• _STORED DATA_
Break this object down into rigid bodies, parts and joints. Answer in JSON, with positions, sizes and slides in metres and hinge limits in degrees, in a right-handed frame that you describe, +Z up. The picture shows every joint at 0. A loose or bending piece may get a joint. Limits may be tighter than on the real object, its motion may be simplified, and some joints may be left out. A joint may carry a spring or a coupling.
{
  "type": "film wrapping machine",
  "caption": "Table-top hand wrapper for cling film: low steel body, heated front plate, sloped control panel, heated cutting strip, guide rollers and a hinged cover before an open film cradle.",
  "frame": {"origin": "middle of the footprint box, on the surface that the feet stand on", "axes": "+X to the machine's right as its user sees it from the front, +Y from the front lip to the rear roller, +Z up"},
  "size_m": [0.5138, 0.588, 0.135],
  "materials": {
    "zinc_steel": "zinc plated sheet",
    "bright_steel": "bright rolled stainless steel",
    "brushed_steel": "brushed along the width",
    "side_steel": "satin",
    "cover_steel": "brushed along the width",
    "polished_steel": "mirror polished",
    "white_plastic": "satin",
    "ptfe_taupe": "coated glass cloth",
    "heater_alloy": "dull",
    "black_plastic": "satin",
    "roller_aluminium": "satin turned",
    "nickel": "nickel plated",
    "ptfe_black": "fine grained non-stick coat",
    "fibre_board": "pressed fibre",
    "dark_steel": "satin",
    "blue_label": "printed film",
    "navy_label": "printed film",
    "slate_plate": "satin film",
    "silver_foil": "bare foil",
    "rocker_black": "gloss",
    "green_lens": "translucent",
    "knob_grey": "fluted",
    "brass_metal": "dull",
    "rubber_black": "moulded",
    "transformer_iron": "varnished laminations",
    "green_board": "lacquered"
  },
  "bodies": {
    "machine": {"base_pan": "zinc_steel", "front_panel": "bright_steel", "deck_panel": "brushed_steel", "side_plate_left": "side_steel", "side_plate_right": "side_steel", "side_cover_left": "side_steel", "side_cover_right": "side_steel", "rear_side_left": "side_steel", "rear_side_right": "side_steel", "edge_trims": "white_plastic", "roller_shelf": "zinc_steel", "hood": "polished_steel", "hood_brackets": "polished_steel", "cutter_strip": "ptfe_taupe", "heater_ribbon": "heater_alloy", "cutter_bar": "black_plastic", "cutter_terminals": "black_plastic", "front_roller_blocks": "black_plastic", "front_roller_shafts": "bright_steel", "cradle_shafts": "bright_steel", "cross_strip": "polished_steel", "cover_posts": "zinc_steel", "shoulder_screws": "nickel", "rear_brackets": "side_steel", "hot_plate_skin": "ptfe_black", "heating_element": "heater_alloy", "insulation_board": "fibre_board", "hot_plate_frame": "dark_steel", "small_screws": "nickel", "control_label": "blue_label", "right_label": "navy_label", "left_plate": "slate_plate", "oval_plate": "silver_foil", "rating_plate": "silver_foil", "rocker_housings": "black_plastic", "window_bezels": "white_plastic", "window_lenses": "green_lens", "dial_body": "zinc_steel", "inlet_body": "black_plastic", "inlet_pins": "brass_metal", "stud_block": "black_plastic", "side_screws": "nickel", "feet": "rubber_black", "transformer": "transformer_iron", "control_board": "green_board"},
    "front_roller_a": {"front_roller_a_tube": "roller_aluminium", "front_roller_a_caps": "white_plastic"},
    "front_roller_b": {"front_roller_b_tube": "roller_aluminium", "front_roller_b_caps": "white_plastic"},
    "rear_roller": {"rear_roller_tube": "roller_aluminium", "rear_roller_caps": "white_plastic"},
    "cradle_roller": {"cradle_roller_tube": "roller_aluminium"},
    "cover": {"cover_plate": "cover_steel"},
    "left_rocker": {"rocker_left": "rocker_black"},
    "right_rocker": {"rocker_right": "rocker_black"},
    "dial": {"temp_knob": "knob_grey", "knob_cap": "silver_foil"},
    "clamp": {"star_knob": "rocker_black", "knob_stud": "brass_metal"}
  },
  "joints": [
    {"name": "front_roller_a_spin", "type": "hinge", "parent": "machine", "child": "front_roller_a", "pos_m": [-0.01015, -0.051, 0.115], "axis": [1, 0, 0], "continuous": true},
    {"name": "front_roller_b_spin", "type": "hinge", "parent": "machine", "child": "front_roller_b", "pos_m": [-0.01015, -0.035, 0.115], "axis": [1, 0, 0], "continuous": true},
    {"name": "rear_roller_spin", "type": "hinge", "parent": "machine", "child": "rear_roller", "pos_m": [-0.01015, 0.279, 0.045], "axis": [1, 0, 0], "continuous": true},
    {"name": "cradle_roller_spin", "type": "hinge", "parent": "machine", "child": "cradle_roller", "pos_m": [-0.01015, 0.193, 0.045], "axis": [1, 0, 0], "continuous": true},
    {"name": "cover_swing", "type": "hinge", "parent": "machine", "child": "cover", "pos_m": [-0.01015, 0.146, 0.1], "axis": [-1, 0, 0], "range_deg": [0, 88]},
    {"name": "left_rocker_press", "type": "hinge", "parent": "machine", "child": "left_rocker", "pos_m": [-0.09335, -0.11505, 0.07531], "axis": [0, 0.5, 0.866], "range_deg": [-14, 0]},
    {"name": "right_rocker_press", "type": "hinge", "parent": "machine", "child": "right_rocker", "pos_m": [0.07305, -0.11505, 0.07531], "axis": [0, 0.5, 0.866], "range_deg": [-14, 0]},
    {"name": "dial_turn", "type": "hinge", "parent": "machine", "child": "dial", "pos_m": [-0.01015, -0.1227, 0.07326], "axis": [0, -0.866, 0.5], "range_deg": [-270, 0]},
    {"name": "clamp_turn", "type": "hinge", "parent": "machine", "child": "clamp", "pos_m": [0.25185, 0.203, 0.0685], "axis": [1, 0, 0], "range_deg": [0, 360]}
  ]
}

• _WORK TO BE COMPLETED_
Copy down the material exactly as written.

• _FULL RESPONSE_
Break this object down into rigid bodies, parts and joints. Answer in JSON, with positions, sizes and slides in metres and hinge limits in degrees, in a right-handed frame that you describe, +Z up. The picture shows every joint at 0. A loose or bending piece may get a joint. Limits may be tighter than on the real object, its motion may be simplified, and some joints may be left out. A joint may carry a spring or a coupling.
{
  "type": "film wrapping machine",
  "caption": "Table-top hand wrapper for cling film: low steel body, heated front plate, sloped control panel, heated cutting strip, guide rollers and a hinged cover before an open film cradle.",
  "frame": {"origin": "middle of the footprint box, on the surface that the feet stand on", "axes": "+X to the machine's right as its user sees it from the front, +Y from the front lip to the rear roller, +Z up"},
  "size_m": [0.5138, 0.588, 0.135],
  "materials": {
    "zinc_steel": "zinc plated sheet",
    "bright_steel": "bright rolled stainless steel",
    "brushed_steel": "brushed along the width",
    "side_steel": "satin",
    "cover_steel": "brushed along the width",
    "polished_steel": "mirror polished",
    "white_plastic": "satin",
    "ptfe_taupe": "coated glass cloth",
    "heater_alloy": "dull",
    "black_plastic": "satin",
    "roller_aluminium": "satin turned",
    "nickel": "nickel plated",
    "ptfe_black": "fine grained non-stick coat",
    "fibre_board": "pressed fibre",
    "dark_steel": "satin",
    "blue_label": "printed film",
    "navy_label": "printed film",
    "slate_plate": "satin film",
    "silver_foil": "bare foil",
    "rocker_black": "gloss",
    "green_lens": "translucent",
    "knob_grey": "fluted",
    "brass_metal": "dull",
    "rubber_black": "moulded",
    "transformer_iron": "varnished laminations",
    "green_board": "lacquered"
  },
  "bodies": {
    "machine": {"base_pan": "zinc_steel", "front_panel": "bright_steel", "deck_panel": "brushed_steel", "side_plate_left": "side_steel", "side_plate_right": "side_steel", "side_cover_left": "side_steel", "side_cover_right": "side_steel", "rear_side_left": "side_steel", "rear_side_right": "side_steel", "edge_trims": "white_plastic", "roller_shelf": "zinc_steel", "hood": "polished_steel", "hood_brackets": "polished_steel", "cutter_strip": "ptfe_taupe", "heater_ribbon": "heater_alloy", "cutter_bar": "black_plastic", "cutter_terminals": "black_plastic", "front_roller_blocks": "black_plastic", "front_roller_shafts": "bright_steel", "cradle_shafts": "bright_steel", "cross_strip": "polished_steel", "cover_posts": "zinc_steel", "shoulder_screws": "nickel", "rear_brackets": "side_steel", "hot_plate_skin": "ptfe_black", "heating_element": "heater_alloy", "insulation_board": "fibre_board", "hot_plate_frame": "dark_steel", "small_screws": "nickel", "control_label": "blue_label", "right_label": "navy_label", "left_plate": "slate_plate", "oval_plate": "silver_foil", "rating_plate": "silver_foil", "rocker_housings": "black_plastic", "window_bezels": "white_plastic", "window_lenses": "green_lens", "dial_body": "zinc_steel", "inlet_body": "black_plastic", "inlet_pins": "brass_metal", "stud_block": "black_plastic", "side_screws": "nickel", "feet": "rubber_black", "transformer": "transformer_iron", "control_board": "green_board"},
    "front_roller_a": {"front_roller_a_tube": "roller_aluminium", "front_roller_a_caps": "white_plastic"},
    "front_roller_b": {"front_roller_b_tube": "roller_aluminium", "front_roller_b_caps": "white_plastic"},
    "rear_roller": {"rear_roller_tube": "roller_aluminium", "rear_roller_caps": "white_plastic"},
    "cradle_roller": {"cradle_roller_tube": "roller_aluminium"},
    "cover": {"cover_plate": "cover_steel"},
    "left_rocker": {"rocker_left": "rocker_black"},
    "right_rocker": {"rocker_right": "rocker_black"},
    "dial": {"temp_knob": "knob_grey", "knob_cap": "silver_foil"},
    "clamp": {"star_knob": "rocker_black", "knob_stud": "brass_metal"}
  },
  "joints": [
    {"name": "front_roller_a_spin", "type": "hinge", "parent": "machine", "child": "front_roller_a", "pos_m": [-0.01015, -0.051, 0.115], "axis": [1, 0, 0], "continuous": true},
    {"name": "front_roller_b_spin", "type": "hinge", "parent": "machine", "child": "front_roller_b", "pos_m": [-0.01015, -0.035, 0.115], "axis": [1, 0, 0], "continuous": true},
    {"name": "rear_roller_spin", "type": "hinge", "parent": "machine", "child": "rear_roller", "pos_m": [-0.01015, 0.279, 0.045], "axis": [1, 0, 0], "continuous": true},
    {"name": "cradle_roller_spin", "type": "hinge", "parent": "machine", "child": "cradle_roller", "pos_m": [-0.01015, 0.193, 0.045], "axis": [1, 0, 0], "continuous": true},
    {"name": "cover_swing", "type": "hinge", "parent": "machine", "child": "cover", "pos_m": [-0.01015, 0.146, 0.1], "axis": [-1, 0, 0], "range_deg": [0, 88]},
    {"name": "left_rocker_press", "type": "hinge", "parent": "machine", "child": "left_rocker", "pos_m": [-0.09335, -0.11505, 0.07531], "axis": [0, 0.5, 0.866], "range_deg": [-14, 0]},
    {"name": "right_rocker_press", "type": "hinge", "parent": "machine", "child": "right_rocker", "pos_m": [0.07305, -0.11505, 0.07531], "axis": [0, 0.5, 0.866], "range_deg": [-14, 0]},
    {"name": "dial_turn", "type": "hinge", "parent": "machine", "child": "dial", "pos_m": [-0.01015, -0.1227, 0.07326], "axis": [0, -0.866, 0.5], "range_deg": [-270, 0]},
    {"name": "clamp_turn", "type": "hinge", "parent": "machine", "child": "clamp", "pos_m": [0.25185, 0.203, 0.0685], "axis": [1, 0, 0], "range_deg": [0, 360]}
  ]
}